There are times where even the scholars that Bruce hand picked to reinforce his stance on jesus don’t seem quite negative enough about the traditional portrait of Jesus. Remember that in the Gospel, Jesus is portrayed as reading to the congregation in the synagogue. As Geza Vermes explains to Bruce, early Jewish sources like Philo of Alexandria indicate that Jewish boys were taught to read and write – given a basic education. But Bruce suddenly decides that it’s best to get a second opinion, because “just when a matter seems certain,” another scholar comes along and tells you something different. He goes back to old faithful, John Dominic Crossan, who says, apparently citing no particular source, that Jesus was probably illiterate. For no obvious reason, this seems to be Bruce’s preferred option.
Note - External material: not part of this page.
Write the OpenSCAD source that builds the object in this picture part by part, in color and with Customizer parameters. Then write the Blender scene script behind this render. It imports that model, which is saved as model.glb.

What’s interesting is that for some reason when the opinion being expressed is the most far left, least orthodox and least compatible with historic Christianity, Bruce never seems to see a need for a second opinion, or even evidence. Some guy in an armchair saying “I just don’t believe it” seems to settle the matter forever. At least one end is served: The Gospel portrait of Jesus is denied. Evidence? Let’s not bother about that, it only gets in the way!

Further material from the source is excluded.